# Using a VAE to expand the training data

In [1]:
import torch
import torch.nn as nn
import torch.nn.functional as F
import torch.optim as optim
from torch.utils.data import Dataset, DataLoader

import sklearn
from sklearn. model_selection import train_test_split
from sklearn.preprocessing import StandardScaler
from sklearn.metrics import accuracy_score
from sklearn.feature_selection import SelectKBest, f_classif

import matplotlib.pyplot as plt # For data viz
import pandas as pd
import numpy as np
import sys

print('System Version:', sys.version)
print('PyTorch version', torch.__version__)
print('Numpy version', np.__version__)
print('Pandas version', pd.__version__)
print('Sklearn version', sklearn.__version__)

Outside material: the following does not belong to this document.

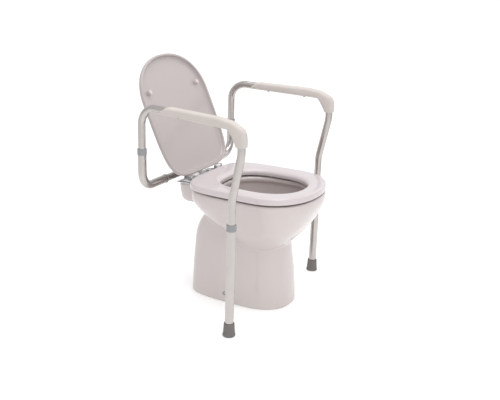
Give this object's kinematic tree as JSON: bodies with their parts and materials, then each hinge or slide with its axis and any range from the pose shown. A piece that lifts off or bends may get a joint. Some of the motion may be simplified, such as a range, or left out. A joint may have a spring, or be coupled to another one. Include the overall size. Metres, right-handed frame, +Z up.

System Version: 3.10.14 | packaged by conda-forge | (main, Mar 20 2024, 12:45:18) [GCC 12.3.0]
PyTorch version 2.5.1
Numpy version 1.26.4
Pandas version 2.2.3
Sklearn version 1.6.0


In [2]:
# Confirm device setup
device = torch.device("cuda" if torch.cuda.is_available() else "cpu")
print(f"Using {device} device")

Using cuda device


In [3]:
# Load the data
X = np.load('data/X_TRAIN_RAW.npy')
y = np.load('data/y_TRAIN_RAW.npy')

In [4]:
# Define the dataset
class COPEDataset(Dataset):
    def __init__(self, data, target):
        self.data = data
        self.target = target

    def __len__(self):
        return len(self.data)
    
    def __getitem__(self, index):
        cope_data = self.data[index]
        cope_data = (cope_data - np.min(cope_data)) / (np.max(cope_data) - np.min(cope_data))  # normalize

        label = self.target[index]
        volume = torch.tensor(cope_data, dtype=torch.float32).unsqueeze(0)  # (1, 91, 109, 91)
        label = torch.tensor([1.0, 0.0] if label == 0 else [0.0, 1.0], dtype=torch.float32)
        return volume, label

In [5]:
# Initiate the dataset and data loader
dataset = COPEDataset(X, y)
dataloader = DataLoader(dataset, batch_size=4)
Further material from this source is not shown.